Today was my grandson’s, X, CSE. After two years and a half dozen meetings, it finally happened. X was deemed eligible for special education services. We had visited this before, but my son kept leaving the meetings with nothing and refused to teleconference me in. In dealing with adult special needs children, a lot of the same methods work. You need to know what you want, articulate it clearly, be persistent, and not take your eye off your ultimate goal. You also need to recognize when you have leverage and be willing to use it.

Shortly after Christmas, my son started talking about us visiting Michigan for Easter. I told him it was possible, but I needed to see my grandson classified for special ed and I needed to monitor the process to satisfy myself that everything was in order. Every time he asked, that was the response he got. When his wife asked about Easter, that was the response she got. Two weeks ago X’s CSE was scheduled for today. Last weekend, I received a copy of the evaluations to be used for this meeting. Last night, I received a copy of the proposed IEP. This morning, at 7 am, I was teleconferenced in.

I only stuck my two cents in twice. On the Connor Scale (a frequently used, norm-referenced, behavior  checklist), Aggression was very elevated. Yet on the IEP, where they list areas taken into consideration for this IEP, Behavioral Interventions wasn’t checked. I asked for an explanation. They told me that X was not a behavior problem. I did not bother pointing out all the physical things he had done, such as kicking the teacher and pinching little girl’s butts, but rather asked how he scored so high in aggression on the Connor’s scale. They had no answer. I insisted that it be put in his IEP that any behavioral problems will automatically invoke a Behavior Assessment Plan.

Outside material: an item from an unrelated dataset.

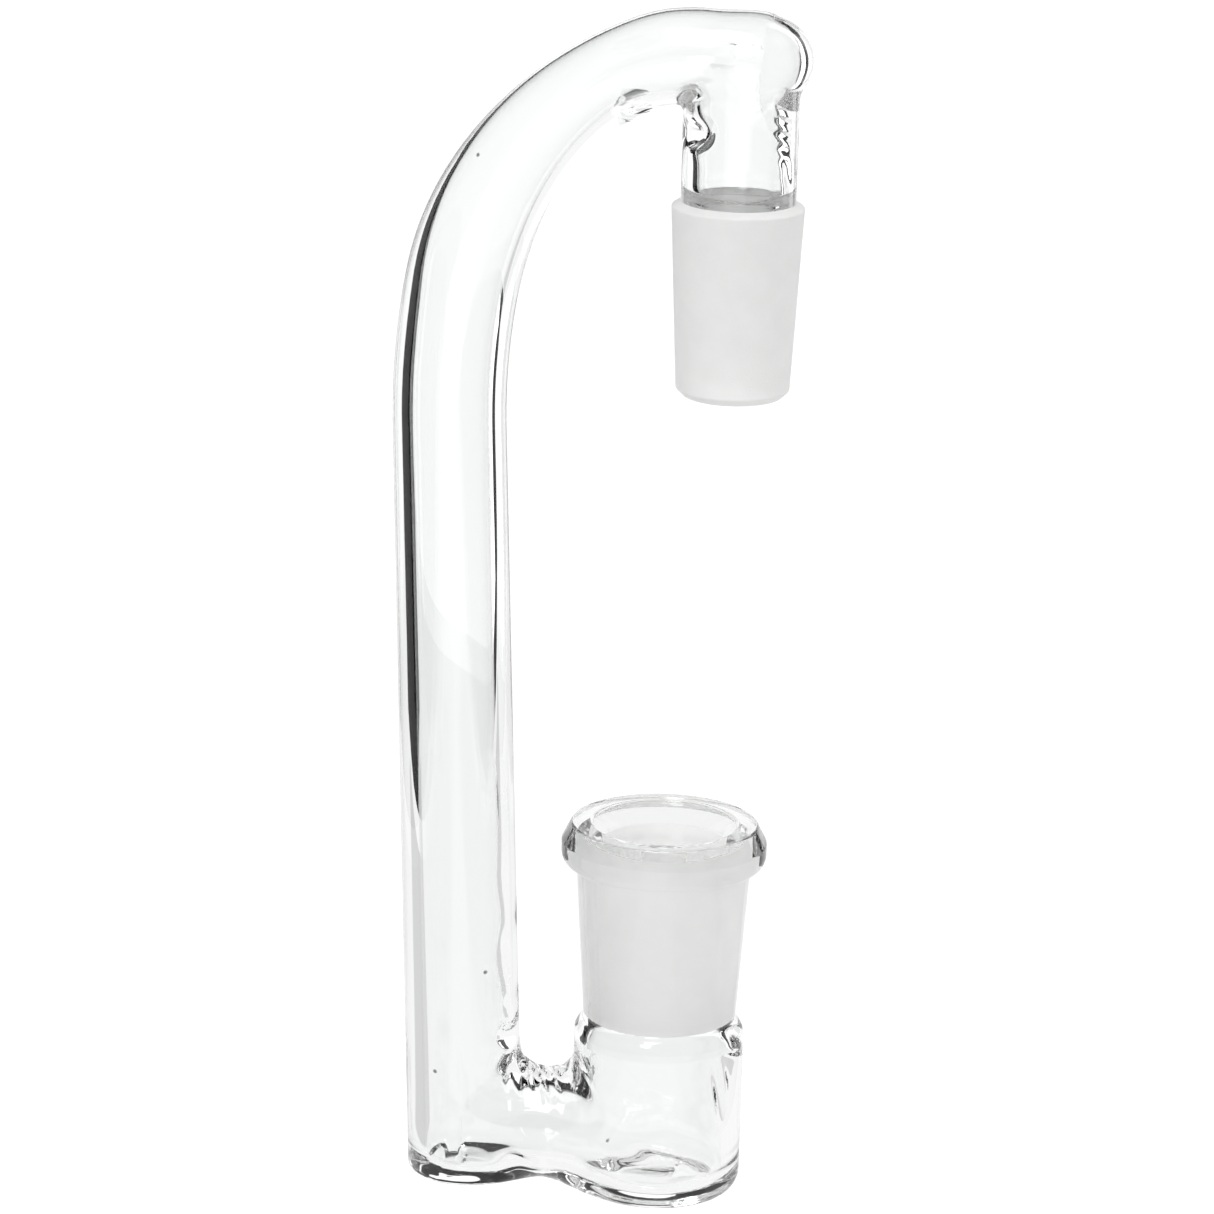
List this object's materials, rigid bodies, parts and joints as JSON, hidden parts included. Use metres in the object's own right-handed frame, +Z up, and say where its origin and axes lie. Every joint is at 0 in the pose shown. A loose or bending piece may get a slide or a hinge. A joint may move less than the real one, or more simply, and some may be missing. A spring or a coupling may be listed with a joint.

The district ended up offering 8 30 minute periods of resource support a week to X. This isn’t going to cut it,  but they have a benchmark in place for the end of the year. They say X will have mastered 60 of the 110 sight words required by the end of first grade. When that doesn’t happen, the committee can be reconvened to examine why this benchmark wasn’t met.

I told the kids to sign it. At least he is classified. We can get it on the right services later.

So I will be in Michigan for Easter!